Stored records
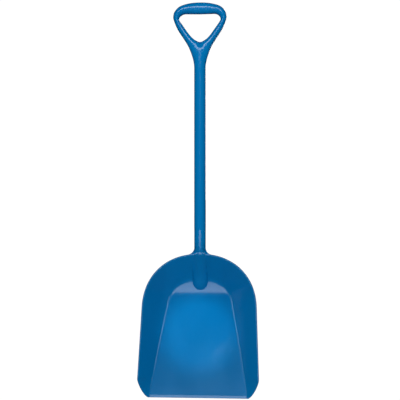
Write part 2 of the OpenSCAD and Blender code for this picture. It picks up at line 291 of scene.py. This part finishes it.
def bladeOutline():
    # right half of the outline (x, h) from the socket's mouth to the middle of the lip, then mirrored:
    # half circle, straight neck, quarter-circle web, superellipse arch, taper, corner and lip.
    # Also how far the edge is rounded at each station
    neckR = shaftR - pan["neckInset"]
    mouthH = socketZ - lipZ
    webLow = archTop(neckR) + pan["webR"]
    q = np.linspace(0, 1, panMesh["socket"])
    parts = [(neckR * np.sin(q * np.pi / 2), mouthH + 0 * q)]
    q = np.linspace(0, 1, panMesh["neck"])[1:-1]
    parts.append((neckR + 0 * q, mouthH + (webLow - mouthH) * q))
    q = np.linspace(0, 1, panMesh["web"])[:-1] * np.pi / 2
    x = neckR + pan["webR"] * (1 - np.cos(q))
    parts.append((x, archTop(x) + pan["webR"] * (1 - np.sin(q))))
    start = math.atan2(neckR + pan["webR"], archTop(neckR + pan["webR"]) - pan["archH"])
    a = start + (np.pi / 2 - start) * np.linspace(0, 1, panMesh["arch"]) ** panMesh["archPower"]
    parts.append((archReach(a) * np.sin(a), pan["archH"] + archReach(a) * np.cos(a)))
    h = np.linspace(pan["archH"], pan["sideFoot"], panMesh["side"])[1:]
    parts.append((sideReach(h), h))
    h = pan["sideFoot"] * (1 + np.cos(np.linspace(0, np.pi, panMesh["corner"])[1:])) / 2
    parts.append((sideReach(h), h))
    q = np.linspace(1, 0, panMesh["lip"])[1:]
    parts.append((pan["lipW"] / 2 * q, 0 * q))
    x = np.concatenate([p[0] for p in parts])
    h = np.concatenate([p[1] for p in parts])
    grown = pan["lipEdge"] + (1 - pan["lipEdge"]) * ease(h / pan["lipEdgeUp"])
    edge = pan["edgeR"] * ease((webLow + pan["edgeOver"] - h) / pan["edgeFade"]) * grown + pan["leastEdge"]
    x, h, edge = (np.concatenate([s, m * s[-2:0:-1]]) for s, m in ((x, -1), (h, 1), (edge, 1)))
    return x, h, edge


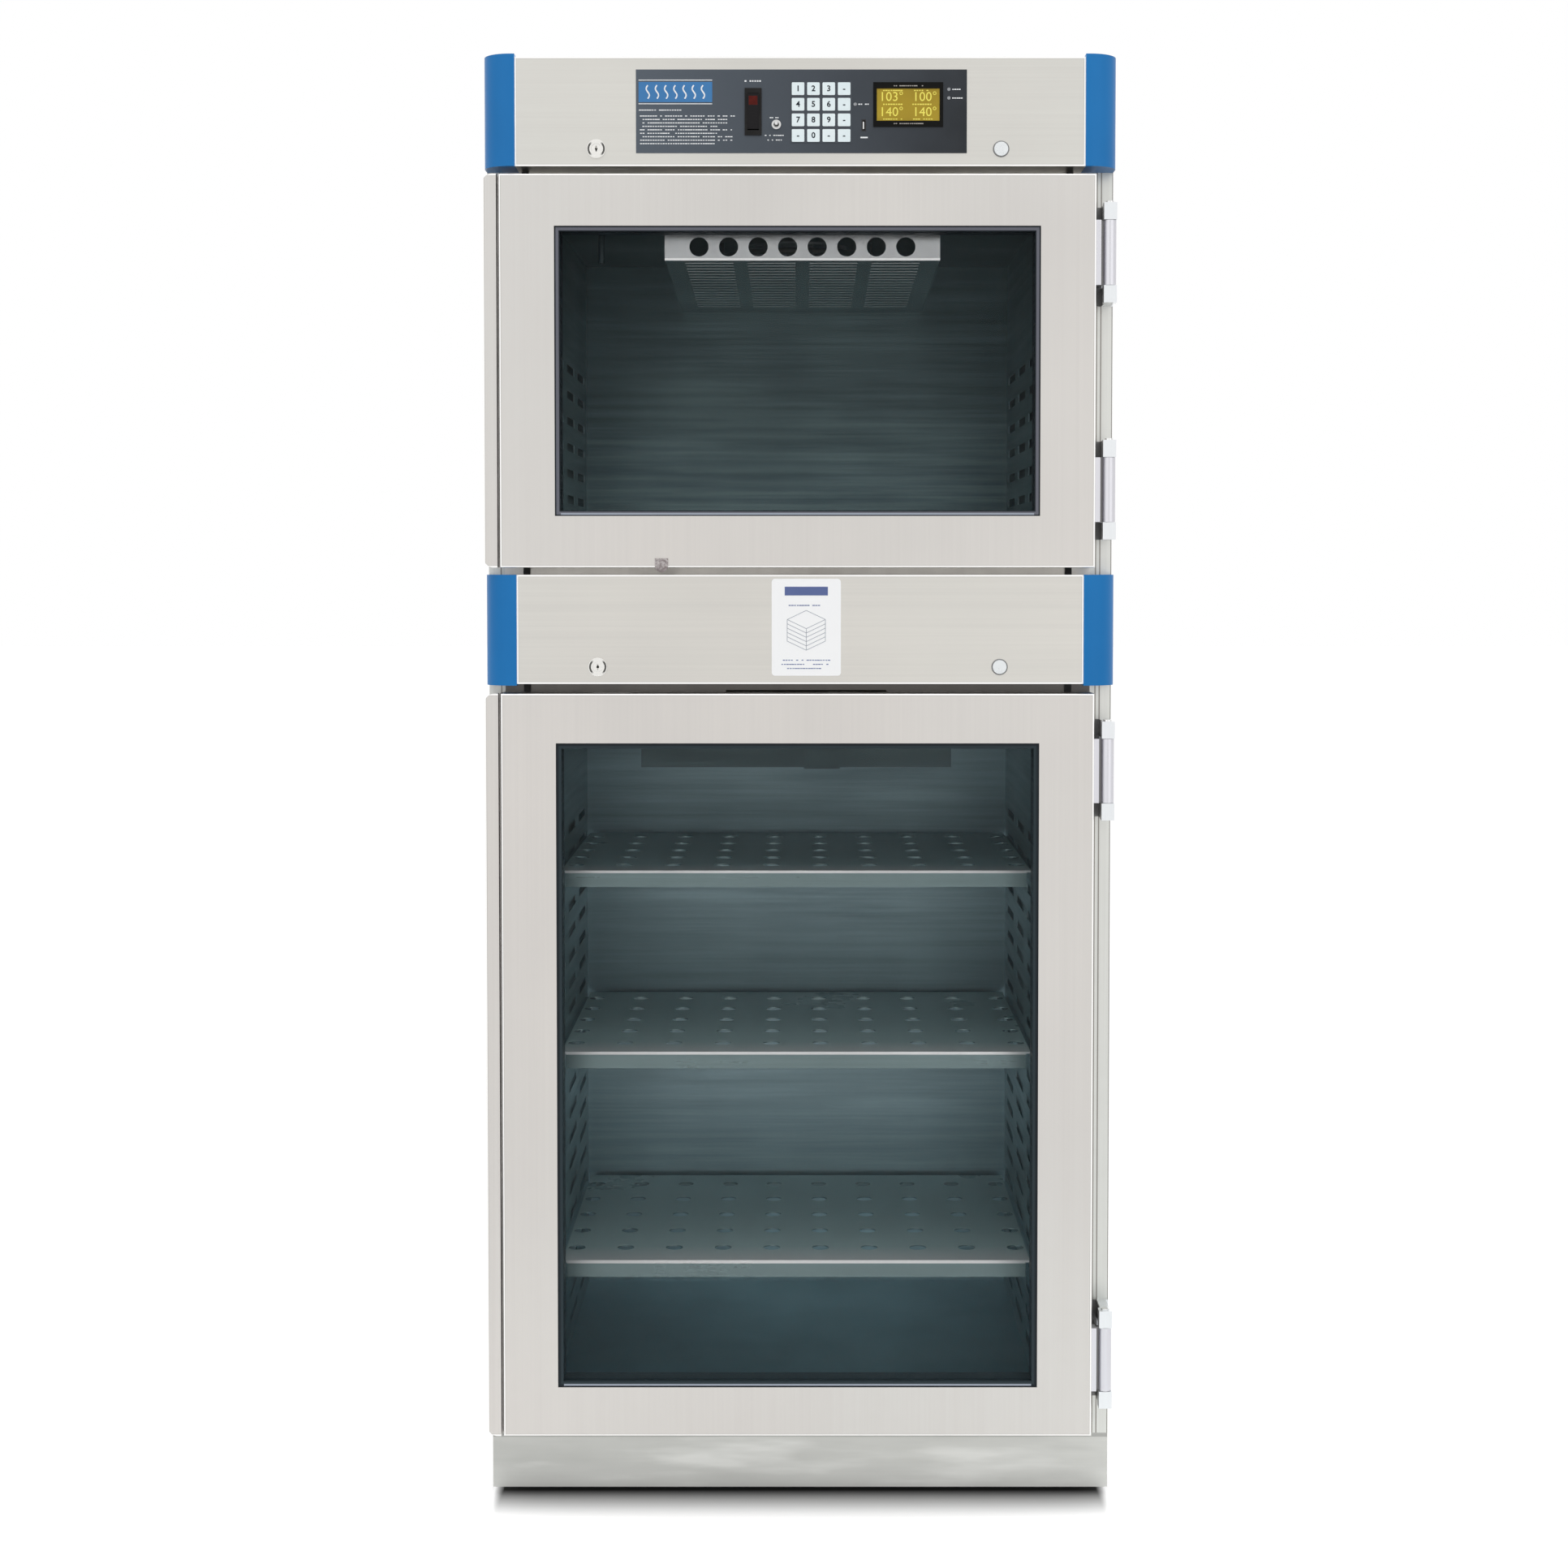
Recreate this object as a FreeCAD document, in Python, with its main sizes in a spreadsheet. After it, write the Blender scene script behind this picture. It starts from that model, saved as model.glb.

## Task requirements
Take the lines above and print them exactly.

## Solution to this task
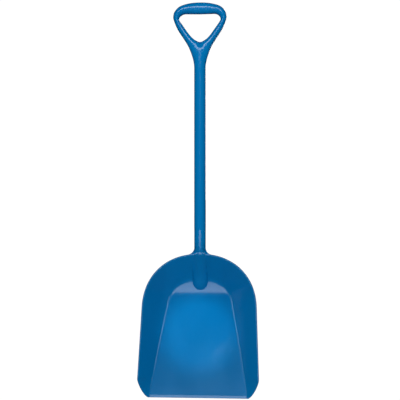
Write part 2 of the OpenSCAD and Blender code for this picture. It picks up at line 291 of scene.py. This part finishes it.
def bladeOutline():
    # right half of the outline (x, h) from the socket's mouth to the middle of the lip, then mirrored:
    # half circle, straight neck, quarter-circle web, superellipse arch, taper, corner and lip.
    # Also how far the edge is rounded at each station
    neckR = shaftR - pan["neckInset"]
    mouthH = socketZ - lipZ
    webLow = archTop(neckR) + pan["webR"]
    q = np.linspace(0, 1, panMesh["socket"])
    parts = [(neckR * np.sin(q * np.pi / 2), mouthH + 0 * q)]
    q = np.linspace(0, 1, panMesh["neck"])[1:-1]
    parts.append((neckR + 0 * q, mouthH + (webLow - mouthH) * q))
    q = np.linspace(0, 1, panMesh["web"])[:-1] * np.pi / 2
    x = neckR + pan["webR"] * (1 - np.cos(q))
    parts.append((x, archTop(x) + pan["webR"] * (1 - np.sin(q))))
    start = math.atan2(neckR + pan["webR"], archTop(neckR + pan["webR"]) - pan["archH"])
    a = start + (np.pi / 2 - start) * np.linspace(0, 1, panMesh["arch"]) ** panMesh["archPower"]
    parts.append((archReach(a) * np.sin(a), pan["archH"] + archReach(a) * np.cos(a)))
    h = np.linspace(pan["archH"], pan["sideFoot"], panMesh["side"])[1:]
    parts.append((sideReach(h), h))
    h = pan["sideFoot"] * (1 + np.cos(np.linspace(0, np.pi, panMesh["corner"])[1:])) / 2
    parts.append((sideReach(h), h))
    q = np.linspace(1, 0, panMesh["lip"])[1:]
    parts.append((pan["lipW"] / 2 * q, 0 * q))
    x = np.concatenate([p[0] for p in parts])
    h = np.concatenate([p[1] for p in parts])
    grown = pan["lipEdge"] + (1 - pan["lipEdge"]) * ease(h / pan["lipEdgeUp"])
    edge = pan["edgeR"] * ease((webLow + pan["edgeOver"] - h) / pan["edgeFade"]) * grown + pan["leastEdge"]
    x, h, edge = (np.concatenate([s, m * s[-2:0:-1]]) for s, m in ((x, -1), (h, 1), (edge, 1)))
    return x, h, edge


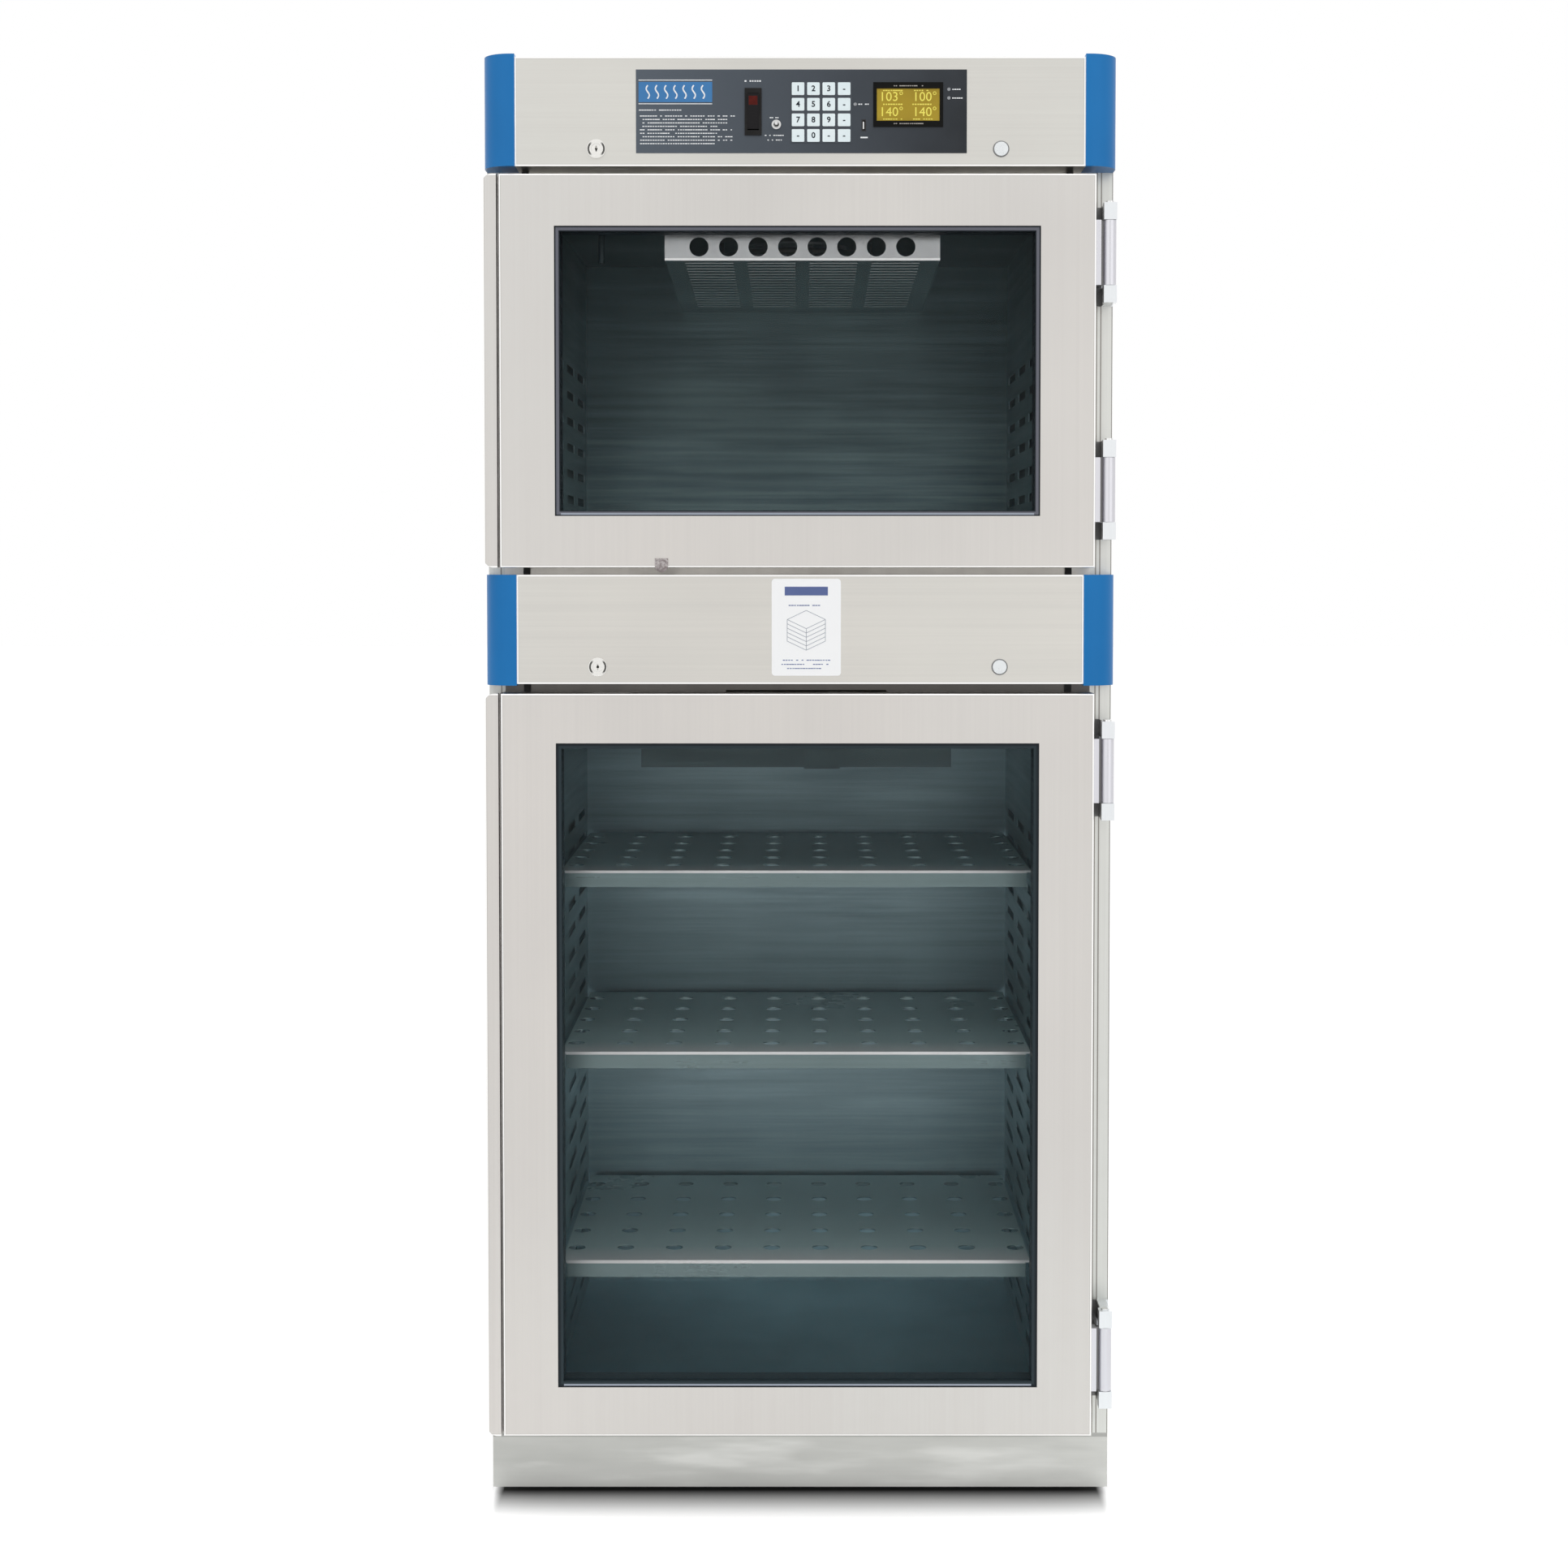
Recreate this object as a FreeCAD document, in Python, with its main sizes in a spreadsheet. After it, write the Blender scene script behind this picture. It starts from that model, saved as model.glb.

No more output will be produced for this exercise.